Index: libcxx/include/atomic
===================================================================
--- libcxx/include/atomic
+++ libcxx/include/atomic
@@ -1484,14 +1484,14 @@
 template <class _Atp, class _Fn>
 struct __libcpp_atomic_wait_backoff_impl {
     _Atp* __a;
-    _Fn __test_fn;
+    _Fn __check_fn;
     _LIBCPP_AVAILABILITY_SYNC
     _LIBCPP_INLINE_VISIBILITY bool operator()(chrono::nanoseconds __elapsed) const
     {
         if(__elapsed > chrono::microseconds(64))
         {
-            auto const __monitor = __libcpp_atomic_monitor(__a);
-            if(__test_fn())
+            __cxx_contention_t __monitor = __libcpp_atomic_monitor(__a);
+            if(__check_fn(__monitor))
                 return true;
             __libcpp_atomic_wait(__a, __monitor);
         }
@@ -1503,11 +1503,11 @@
     }
 };
 
-template <class _Atp, class _Fn>
+template <class _Atp, class _TFn, class _CFn>
 _LIBCPP_AVAILABILITY_SYNC
-_LIBCPP_INLINE_VISIBILITY bool __cxx_atomic_wait(_Atp* __a, _Fn && __test_fn)
+_LIBCPP_INLINE_VISIBILITY bool __cxx_atomic_wait(_Atp* __a, _TFn && __test_fn, _CFn && __check_fn)
 {
-    __libcpp_atomic_wait_backoff_impl<_Atp, typename decay<_Fn>::type> __backoff_fn = {__a, __test_fn};
+    __libcpp_atomic_wait_backoff_impl<_Atp, typename decay<_CFn>::type> __backoff_fn = {__a, __check_fn};
     return __libcpp_thread_poll_with_backoff(__test_fn, __backoff_fn);
 }
 
@@ -1517,8 +1517,8 @@
 _LIBCPP_INLINE_VISIBILITY void __cxx_atomic_notify_all(__cxx_atomic_impl<_Tp> const volatile*) { }
 template <class _Tp>
 _LIBCPP_INLINE_VISIBILITY void __cxx_atomic_notify_one(__cxx_atomic_impl<_Tp> const volatile*) { }
-template <class _Atp, class _Fn>
-_LIBCPP_INLINE_VISIBILITY bool __cxx_atomic_wait(_Atp*, _Fn && __test_fn)

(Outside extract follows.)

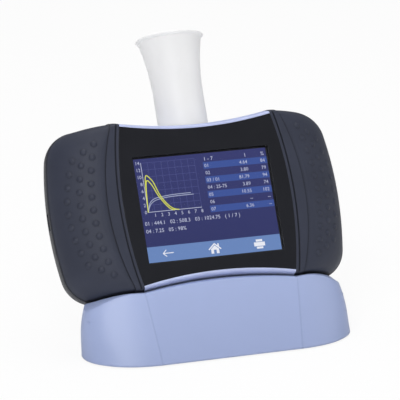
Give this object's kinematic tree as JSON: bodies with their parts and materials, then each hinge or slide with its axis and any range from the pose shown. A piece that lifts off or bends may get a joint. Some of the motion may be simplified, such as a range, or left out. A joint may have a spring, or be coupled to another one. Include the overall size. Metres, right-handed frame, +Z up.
{
  "type": "handheld spirometer with desk cradle",
  "caption": "Handheld touchscreen spirometer with ribbed side grips and a flared breathing tube, leaning back in a charging desk cradle.",
  "frame": {"origin": "middle of the cradle's underside, on the surface that it stands on", "axes": "+Z up, the screen faces -Y and leans back 28 degrees, +X to the right as the user sees it"},
  "size_m": [0.1542, 0.1093, 0.1477],
  "materials": {
    "grip": "soft matte dark grey moulded grip",
    "housing": "satin periwinkle moulded plastic",
    "rear": "fine-textured dark grey moulded plastic",
    "bezel": "black glossy plastic",
    "glass": "clear touch panel",
    "screen": "lit display face",
    "seal": "black foam gasket",
    "tube": "translucent white disposable plastic",
    "mesh": "fine woven plastic mesh",
    "inner_plastic": "plain black inner moulding",
    "metal": "plain steel",
    "brass": "gold-plated contact",
    "board": "green circuit board",
    "ribbon": "amber flexible circuit",
    "battery": "shrink-wrapped cell",
    "button": "soft grey button",
    "cradle": "satin periwinkle moulded plastic",
    "feet": "anti-slip rubber"
  },
  "bodies": {
    "cradle": {"cradle_shell": "cradle", "base_plate": "inner_plastic", "base_pad": "feet", "ballast_plate": "metal", "cradle_board": "board", "power_socket": "metal", "contact_block": "inner_plastic", "contact_barrels": "brass", "pocket_pads": "feet", "base_screws": "metal"},
    "handheld": {"front_housing": "housing", "rear_housing": "rear", "left_grip": "grip", "right_grip": "grip", "bezel": "bezel", "touch_panel": "glass", "display_gasket": "seal", "display_module": "screen", "sensor_tunnel": "inner_plastic", "left_transducer": "metal", "right_transducer": "metal", "left_boot": "seal", "right_boot": "seal", "main_board": "board", "power_board": "board", "board_ribbon": "ribbon", "usb_port": "metal", "radio_module": "metal", "buzzer": "inner_plastic", "power_switch": "inner_plastic", "battery_pack": "battery", "battery_terminals": "brass", "housing_screws": "metal", "charging_pads": "brass"},
    "breathing_tube": {"breathing_tube": "tube", "tube_meshes": "mesh"},
    "battery_door": {"battery_door": "rear"},
    "power_button": {"power_button": "button"},
    "contact_pins": {"contact_pins": "brass"}
  },
  "joints": [
    {"name": "handheld_lift", "type": "slide", "parent": "cradle", "child": "handheld", "axis": [0, 0.4695, 0.8829], "range_m": [0, 0.06]},
    {"name": "tube_slide", "type": "slide", "parent": "handheld", "child": "breathing_tube", "axis": [0, 0.4695, 0.8829], "range_m": [0, 0.09]},
    {"name": "door_pull", "type": "slide", "parent": "handheld", "child": "battery_door", "axis": [0, 0.8829, -0.4695], "range_m": [0, 0.02]},
    {"name": "power_press", "type": "slide", "parent": "handheld", "child": "power_button", "axis": [-1, 0, 0], "range_m": [0, 0.0008], "stiffness_N_per_m": 400},
    {"name": "pin_press", "type": "slide", "parent": "cradle", "child": "contact_pins", "axis": [0, -0.4695, -0.8829], "range_m": [0, 0.001], "stiffness_N_per_m": 300}
  ]
}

+template <class _Atp, class _TFn, class _CFn>
+_LIBCPP_INLINE_VISIBILITY bool __cxx_atomic_wait(_Atp*, _TFn && __test_fn, _CFn &&)
 {
 #if defined(_LIBCPP_HAS_NO_THREADS)
     using _Policy = __spinning_backoff_policy;
@@ -1541,12 +1541,21 @@
     }
 };
 
+struct __cxx_atomic_wait_check_fn_impl {
+    __cxx_contention_t __val;
+    _LIBCPP_INLINE_VISIBILITY bool operator()(__cxx_contention_t __cur) const
+    {
+        return !__cxx_nonatomic_compare_equal(__cur, __val);
+    }
+};
+
 template <class _Atp, class _Tp>
 _LIBCPP_AVAILABILITY_SYNC
 _LIBCPP_INLINE_VISIBILITY bool __cxx_atomic_wait(_Atp* __a, _Tp const __val, memory_order __order)
 {
     __cxx_atomic_wait_test_fn_impl<_Atp, _Tp> __test_fn = {__a, __val, __order};
-    return __cxx_atomic_wait(__a, __test_fn);
+    __cxx_atomic_wait_check_fn_impl __check_fn = {static_cast<__cxx_contention_t>(__val)};
+    return __cxx_atomic_wait(__a, __test_fn, __check_fn);
 }
 
 // general atomic<T>
Index: libcxx/include/latch
===================================================================
--- libcxx/include/latch
+++ libcxx/include/latch
@@ -94,6 +94,8 @@
     {
         __cxx_atomic_wait(&__a.__a_, [&]() -> bool {
             return try_wait();
+        }, [](__cxx_contention_t __cur) -> bool {
+            return __cur == 0;
         });
     }
     inline _LIBCPP_AVAILABILITY_SYNC _LIBCPP_INLINE_VISIBILITY
Index: libcxx/include/semaphore
===================================================================
--- libcxx/include/semaphore
+++ libcxx/include/semaphore
@@ -89,12 +89,10 @@
     _LIBCPP_AVAILABILITY_SYNC _LIBCPP_INLINE_VISIBILITY
     void release(ptrdiff_t __update = 1)
     {
-        if(0 < __a.fetch_add(__update, memory_order_release))
-            ;
-        else if(__update > 1)
+        if(__a.fetch_add(__update, memory_order_release) == 0)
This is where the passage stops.